Goal
Copy out the data below verbatim.

Data provided
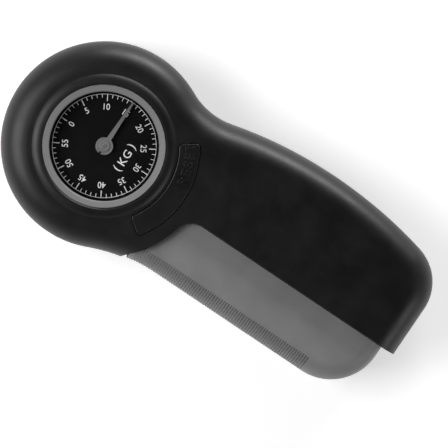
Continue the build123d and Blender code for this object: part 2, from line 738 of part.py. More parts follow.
def hairspring():
    """The flat spiral that returns the pointer to zero, wound of half circles about two centres."""

    def half_circles(extra):
        arcs = []
        for turn in range(HAIRSPRING_HALF_TURNS):
            radius = HAIRSPRING_R + extra + turn * HAIRSPRING_PITCH / 2
            side = 1 if turn % 2 == 0 else -1
            centre_x = 0 if side == 1 else HAIRSPRING_PITCH / 2
            start = Vector(centre_x + side * radius, 0)
            end = Vector(centre_x - side * radius, 0)
            arcs.append(ThreePointArc(start, Vector(centre_x, side * radius), end))
        return arcs

    inner = half_circles(0)
    outer = half_circles(HAIRSPRING_T)
    start_cap = Line(inner[0] @ 0, outer[0] @ 0)
    end_cap = Line(inner[-1] @ 1, outer[-1] @ 1)
    face = make_face([*inner, *outer, start_cap, end_cap])
    return Rot(0, 0, 180) * raised(face, COLLET_Z + 0.2, HAIRSPRING_H)


def hairspring_stud():
    """The stud on the lower plate beside the hairspring's outer end."""
    outer_r = HAIRSPRING_R + HAIRSPRING_HALF_TURNS * HAIRSPRING_PITCH / 2
    radius = 0.6
    return Pos(-outer_r - 0.35 - radius, 0) * rod(radius, LOWER_PLATE_Z + PLATE_T, 2.4)


def rack_guide():
    """The block on the lower plate that keeps the rack against its pinion."""
    start, end = GUIDE_Y
    return block(RACK_BACK_X + 0.1, RACK_BACK_X + 1.5, start, end, LOWER_PLATE_Z + PLATE_T, GUIDE_TOP)


def movement_plate(z):
    """A brass plate with the pillars' screw holes and the arbors' bush seats."""
    seat = Circle(BUSH_R + FIT_GAP)
    face = Circle(PLATE_R) - seat - Pos(TRAIN_X, 0) * seat
    face -= [Pos(polar(PILLAR_RING_R, a)) * Circle(MOVEMENT_SCREW_R + 0.1) for a in PILLAR_ANGLES]
    window = Circle(PLATE_WINDOW_R)
    face -= [Pos(polar(PLATE_WINDOW_RING_R, a)) * window for a in PLATE_WINDOW_ANGLES]
    return raised(face, z, PLATE_T)


def arbor_bushes():
    """Flanged bushes for both arbors, pressed into both plates from inside the movement."""
    bushes = []
    flanged = (
        (LOWER_PLATE_Z, LOWER_PLATE_Z + PLATE_T),
        (UPPER_PLATE_Z, UPPER_PLATE_Z - BUSH_FLANGE_T),
    )
    for x, radius in ((0, ARBOR_R), (TRAIN_X, PINION_ARBOR_R)):
        for plate_z, flange_z in flanged:
            body = rod(BUSH_R, plate_z, PLATE_T) + rod(BUSH_R + 0.6, flange_z, BUSH_FLANGE_T)
            bushes.append(Pos(x, 0) * (body - rod(radius + RUNNING_FIT, 0, THICKNESS)))
    return group(bushes)


def plate_pillars():
    height = UPPER_PLATE_Z - LOWER_PLATE_Z - PLATE_T
    pillar = tube(PILLAR_R, MOVEMENT_SCREW_R + 0.1, LOWER_PLATE_Z + PLATE_T, height)
    return group([Pos(polar(PILLAR_RING_R, a)) * pillar for a in PILLAR_ANGLES])


def movement_screws():
    """Long screws down through both plates and pillars into the back casing's posts."""
    top = UPPER_PLATE_Z + PLATE_T
    screw = rod(MOVEMENT_SCREW_R, MOVEMENT_SCREW_BOTTOM, top - MOVEMENT_SCREW_BOTTOM)
    slot_x = MOVEMENT_HEAD_R + 1
    slot = block(-slot_x, slot_x, -0.3, 0.3, top + MOVEMENT_HEAD_T / 2, top + 2)
    head = rod(MOVEMENT_HEAD_R, top, MOVEMENT_HEAD_T) - slot
    return group([Pos(polar(PILLAR_RING_R, a)) * (screw + head) for a in PILLAR_ANGLES])


# ---- grip sub-parts ----------------------------------------------------------------------------

def grip_handle():
    """The grey finger grip: a hollow moulding, open to the palm side, ribbed across its finger face."""
    shell = grip_body(0, 0) - grip_body(-GRIP_WALL, GRIP_OPEN)
    front_y = FLARE.Y + FLARE_R
    boss = rod(GRIP_BOSS_R, 0, CARRIER_Y - front_y)
    bosses = [along_y(x, front_y, MID_Z, boss) for x in CARRIER_SCREW_XS]
    shell += (Part() + bosses) & grip_body(-0.8, -0.8)
    pilot = rod(CARRIER_SCREW_R + FIT_GAP, 5, THICKNESS)
    shell -= [along_y(x, front_y, MID_Z, pilot) for x in CARRIER_SCREW_XS]
    return ribbed(shell)


def carrier_plate():
    """The steel plate across the grip that pushes both springs."""
    plate = block(*CARRIER_X, CARRIER_Y, CARRIER_Y + CARRIER_T, *CARRIER_Z)
    plate = fillet(plate.edges().filter_by(Axis.Y), 3)
    rack_z = RACK_Z + RACK_T / 2
    plate -= [along_y(x, CARRIER_Y, MID_Z, rod(BUSH_OUT_R + FIT_GAP, 0, CARRIER_T)) for x in ROD_XS]
    screw_hole = rod(CARRIER_SCREW_R + 0.1, 0, CARRIER_T)
    plate -= [along_y(x, CARRIER_Y, MID_Z, screw_hole) for x in CARRIER_SCREW_XS]
    holes = [along_y(x, CARRIER_Y, rack_z, rod(RACK_SCREW_R + 0.1, 0, CARRIER_T)) for x in RACK_SCREW_XS]
    return plate - holes


def rack():
    """The toothed rack with its arm out to the carrier plate."""
    toothed = raised(rack_face(RACK_FIRST_TOOTH, RACK_LAST_TOOTH), RACK_Z, RACK_T)
    arm_y = CARRIER_Y - RACK_ARM_T
    arm = block(RACK_BACK_X - 1, RACK_ARM_END, arm_y, CARRIER_Y, RACK_Z, RACK_Z + RACK_T)
    hole = rod(RACK_SCREW_R + FIT_GAP, 0, RACK_ARM_T)
    holes = [along_y(x, arm_y, RACK_Z + RACK_T / 2, hole) for x in RACK_SCREW_XS]
    return toothed + arm - holes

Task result
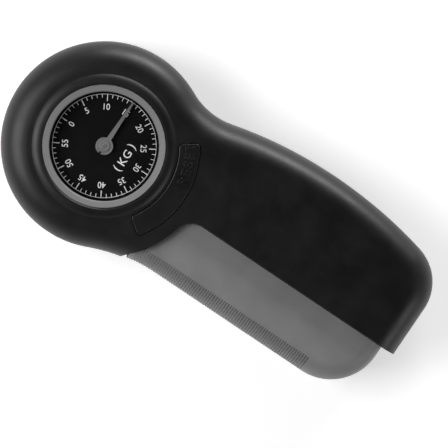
Continue the build123d and Blender code for this object: part 2, from line 738 of part.py. More parts follow.
def hairspring():
    """The flat spiral that returns the pointer to zero, wound of half circles about two centres."""

    def half_circles(extra):
        arcs = []
        for turn in range(HAIRSPRING_HALF_TURNS):
            radius = HAIRSPRING_R + extra + turn * HAIRSPRING_PITCH / 2
            side = 1 if turn % 2 == 0 else -1
            centre_x = 0 if side == 1 else HAIRSPRING_PITCH / 2
            start = Vector(centre_x + side * radius, 0)
            end = Vector(centre_x - side * radius, 0)
            arcs.append(ThreePointArc(start, Vector(centre_x, side * radius), end))
        return arcs

    inner = half_circles(0)
    outer = half_circles(HAIRSPRING_T)
    start_cap = Line(inner[0] @ 0, outer[0] @ 0)
    end_cap = Line(inner[-1] @ 1, outer[-1] @ 1)
    face = make_face([*inner, *outer, start_cap, end_cap])
    return Rot(0, 0, 180) * raised(face, COLLET_Z + 0.2, HAIRSPRING_H)


def hairspring_stud():
    """The stud on the lower plate beside the hairspring's outer end."""
    outer_r = HAIRSPRING_R + HAIRSPRING_HALF_TURNS * HAIRSPRING_PITCH / 2
    radius = 0.6
    return Pos(-outer_r - 0.35 - radius, 0) * rod(radius, LOWER_PLATE_Z + PLATE_T, 2.4)


def rack_guide():
    """The block on the lower plate that keeps the rack against its pinion."""
    start, end = GUIDE_Y
    return block(RACK_BACK_X + 0.1, RACK_BACK_X + 1.5, start, end, LOWER_PLATE_Z + PLATE_T, GUIDE_TOP)


def movement_plate(z):
    """A brass plate with the pillars' screw holes and the arbors' bush seats."""
    seat = Circle(BUSH_R + FIT_GAP)
    face = Circle(PLATE_R) - seat - Pos(TRAIN_X, 0) * seat
    face -= [Pos(polar(PILLAR_RING_R, a)) * Circle(MOVEMENT_SCREW_R + 0.1) for a in PILLAR_ANGLES]
    window = Circle(PLATE_WINDOW_R)
    face -= [Pos(polar(PLATE_WINDOW_RING_R, a)) * window for a in PLATE_WINDOW_ANGLES]
    return raised(face, z, PLATE_T)


def arbor_bushes():
    """Flanged bushes for both arbors, pressed into both plates from inside the movement."""
    bushes = []
    flanged = (
        (LOWER_PLATE_Z, LOWER_PLATE_Z + PLATE_T),
        (UPPER_PLATE_Z, UPPER_PLATE_Z - BUSH_FLANGE_T),
    )
    for x, radius in ((0, ARBOR_R), (TRAIN_X, PINION_ARBOR_R)):
        for plate_z, flange_z in flanged:
            body = rod(BUSH_R, plate_z, PLATE_T) + rod(BUSH_R + 0.6, flange_z, BUSH_FLANGE_T)
            bushes.append(Pos(x, 0) * (body - rod(radius + RUNNING_FIT, 0, THICKNESS)))
    return group(bushes)


def plate_pillars():
    height = UPPER_PLATE_Z - LOWER_PLATE_Z - PLATE_T
    pillar = tube(PILLAR_R, MOVEMENT_SCREW_R + 0.1, LOWER_PLATE_Z + PLATE_T, height)
    return group([Pos(polar(PILLAR_RING_R, a)) * pillar for a in PILLAR_ANGLES])


def movement_screws():
    """Long screws down through both plates and pillars into the back casing's posts."""
    top = UPPER_PLATE_Z + PLATE_T
    screw = rod(MOVEMENT_SCREW_R, MOVEMENT_SCREW_BOTTOM, top - MOVEMENT_SCREW_BOTTOM)
    slot_x = MOVEMENT_HEAD_R + 1
    slot = block(-slot_x, slot_x, -0.3, 0.3, top + MOVEMENT_HEAD_T / 2, top + 2)
    head = rod(MOVEMENT_HEAD_R, top, MOVEMENT_HEAD_T) - slot
    return group([Pos(polar(PILLAR_RING_R, a)) * (screw + head) for a in PILLAR_ANGLES])


# ---- grip sub-parts ----------------------------------------------------------------------------

def grip_handle():
    """The grey finger grip: a hollow moulding, open to the palm side, ribbed across its finger face."""
    shell = grip_body(0, 0) - grip_body(-GRIP_WALL, GRIP_OPEN)
    front_y = FLARE.Y + FLARE_R
    boss = rod(GRIP_BOSS_R, 0, CARRIER_Y - front_y)
    bosses = [along_y(x, front_y, MID_Z, boss) for x in CARRIER_SCREW_XS]
    shell += (Part() + bosses) & grip_body(-0.8, -0.8)
    pilot = rod(CARRIER_SCREW_R + FIT_GAP, 5, THICKNESS)
    shell -= [along_y(x, front_y, MID_Z, pilot) for x in CARRIER_SCREW_XS]
    return ribbed(shell)


def carrier_plate():
    """The steel plate across the grip that pushes both springs."""
    plate = block(*CARRIER_X, CARRIER_Y, CARRIER_Y + CARRIER_T, *CARRIER_Z)
    plate = fillet(plate.edges().filter_by(Axis.Y), 3)
    rack_z = RACK_Z + RACK_T / 2
    plate -= [along_y(x, CARRIER_Y, MID_Z, rod(BUSH_OUT_R + FIT_GAP, 0, CARRIER_T)) for x in ROD_XS]
    screw_hole = rod(CARRIER_SCREW_R + 0.1, 0, CARRIER_T)
    plate -= [along_y(x, CARRIER_Y, MID_Z, screw_hole) for x in CARRIER_SCREW_XS]
    holes = [along_y(x, CARRIER_Y, rack_z, rod(RACK_SCREW_R + 0.1, 0, CARRIER_T)) for x in RACK_SCREW_XS]
    return plate - holes


def rack():
    """The toothed rack with its arm out to the carrier plate."""
    toothed = raised(rack_face(RACK_FIRST_TOOTH, RACK_LAST_TOOTH), RACK_Z, RACK_T)
    arm_y = CARRIER_Y - RACK_ARM_T
    arm = block(RACK_BACK_X - 1, RACK_ARM_END, arm_y, CARRIER_Y, RACK_Z, RACK_Z + RACK_T)
    hole = rod(RACK_SCREW_R + FIT_GAP, 0, RACK_ARM_T)
    holes = [along_y(x, arm_y, RACK_Z + RACK_T / 2, hole) for x in RACK_SCREW_XS]
    return toothed + arm - holes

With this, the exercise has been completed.